Tolerating & managing errors

Managing content is the heart of keeping a website alive: without content, a website is nothing, like an empty shell. But a well-managed website differs from others by the way it handles failure.

When talking about performance, you might think about enormous servers, top-notch network routers and cards, load-balancing everywhere, loads of cache, you name it. But if you are not capable of making a small setup running decently, approaching even remotely its maximum capacity, then the more you scale, the worst the power deperdition will be.

You are serving content and lack thereof, the first creating the second. You are serving failure. The difference will be how your setup tolerates it. Failure can be very resource-hungry if not properly managed. And the impact on performance can be dramatic.

As an anecdote, I was recently dealing with a Website where the ratio of 404 was hitting 30% of the daily total requests. What you do with 30% queries ending up with a useless result matter: you need to minimize resources consumption for them, to make room for queries which serve everyone's interests.

Simple, you might say, track them down and ensure they do not exist. Well, theoritically, that is true, and should be done. It is obviously simple when you are dealing with your own website over which you have full control and few formal processes to follow. But that is part of the life of the website when there could be multiple teams, each responsible for a part, not necessarily communicating at all with each other and when they do, potentially poorly. Trying to solve every source of errors is like solving a maze which walls are in a perpetual movement.

The problem of those 404 was not their volume per se, but the resources consumption coming with them.

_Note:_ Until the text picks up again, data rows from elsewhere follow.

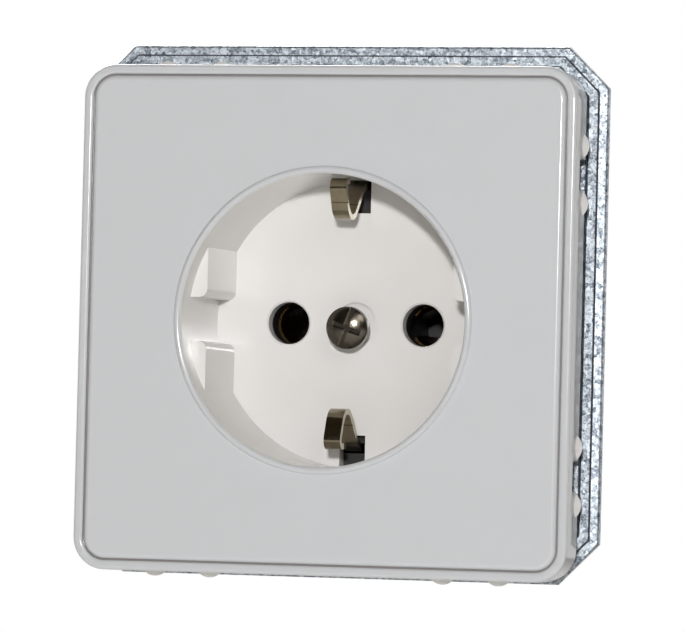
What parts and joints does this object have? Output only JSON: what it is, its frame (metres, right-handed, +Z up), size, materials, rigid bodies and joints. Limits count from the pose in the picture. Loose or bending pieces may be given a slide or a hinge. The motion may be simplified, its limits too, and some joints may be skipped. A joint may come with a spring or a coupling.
{
  "type": "wall socket",
  "caption": "Square flush-mounting wall socket with a round plug well, round pin holes, side earth clips and a steel mounting plate, shown without its outer frame.",
  "frame": {"origin": "middle of the mounting plate, on the wall plane, midway between the box screws", "axes": "+X right, +Y into the wall, +Z up the wall"},
  "size_m": [0.0722, 0.0401, 0.0725],
  "materials": {
    "cover_plastic": "smooth white thermoplastic, semi-gloss",
    "base_plastic": "dark moulded thermoset, matt",
    "plate_steel": "hot-dip zinc coat with its spangle",
    "screw_steel": "bright nickel plate",
    "fixing_steel": "bright zinc plate",
    "terminal_steel": "yellow-passivated zinc plate",
    "spring_steel": "blank spring steel",
    "yoke_brass": "nickel-plated brass strip",
    "contact_brass": "plain brass strip",
    "insert_brass": "plain turned brass"
  },
  "bodies": {
    "root": {"cover_plate": "cover_plastic", "centre_screw": "screw_steel", "threaded_insert": "insert_brass", "base_block": "base_plastic", "contact_guard": "base_plastic", "guard_screws": "fixing_steel", "plate_screws": "fixing_steel", "mounting_plate": "plate_steel", "earth_yoke": "yoke_brass", "live_contact": "contact_brass", "neutral_contact": "contact_brass", "live_backing_spring": "spring_steel", "neutral_backing_spring": "spring_steel", "live_upper_screw": "terminal_steel", "live_upper_clamp": "terminal_steel", "live_lower_screw": "terminal_steel", "live_lower_clamp": "terminal_steel", "neutral_upper_screw": "terminal_steel", "neutral_upper_clamp": "terminal_steel", "neutral_lower_screw": "terminal_steel", "neutral_lower_clamp": "terminal_steel", "earth_right_screw": "terminal_steel", "earth_right_clamp": "terminal_steel", "earth_left_screw": "terminal_steel", "earth_left_clamp": "terminal_steel"}
  },
  "joints": []
}
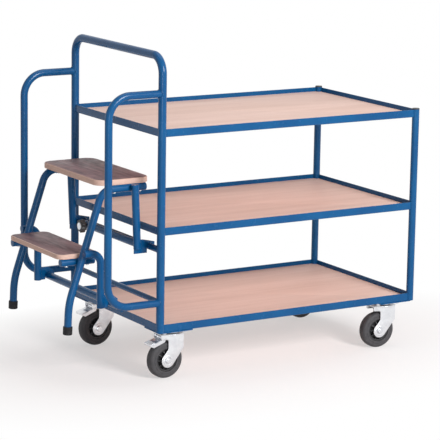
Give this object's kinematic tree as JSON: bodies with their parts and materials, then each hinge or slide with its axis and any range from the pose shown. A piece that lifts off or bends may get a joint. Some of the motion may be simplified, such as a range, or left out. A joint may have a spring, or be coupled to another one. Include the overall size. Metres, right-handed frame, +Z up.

The website was running within the framework of a CMS, which, like any CMS, uses applicative routing. This plague removes from the webserver one of its main tasks: routing requests so proper content might be served. Webservers are made to handle errors in a pretty straightforward fashion by returning either a default or a customized error page. When you are routing traffic in your application (ie in backends your webserver is talking with), you need to reimplement the webserver behavior there. You will for instance need to manage your own error pages, and you might be tempted at making them beautiful (which brings no harm or so little), but even worse: meaningful. That is, dynamic.

At the end of the process, you are generating useless content. If that does not strike you, read the previous sentence all over again, and again. And again.

So what can you do about it? Throw your CMS away? Well, that is an idea, but you are not going for it, are you? What else, then? Damage control.

  1. Intercept any content that should not be dynamic at webserver level.
    Because the human-readable URIs of you nice CMS forces you to use a blacklist approach, you need to specifically list what you want to catch. That includes of course every static resource, and every URIs your CMS is useless for.
  2. Make your dynamically-generated error pages as seamless as possible.
    Make them lose fat, or craft them as lean as possible. NO cool widget whatsoever: that is en error page, remember? If you want to be useful/friendly to your visitor, you might help him getting out of this mess with client-side interaction, or offering to redirect him to a bug-filling form, etc. There is no need to make this page useful, because the user should not be there anyway. It is not part of the normal experience.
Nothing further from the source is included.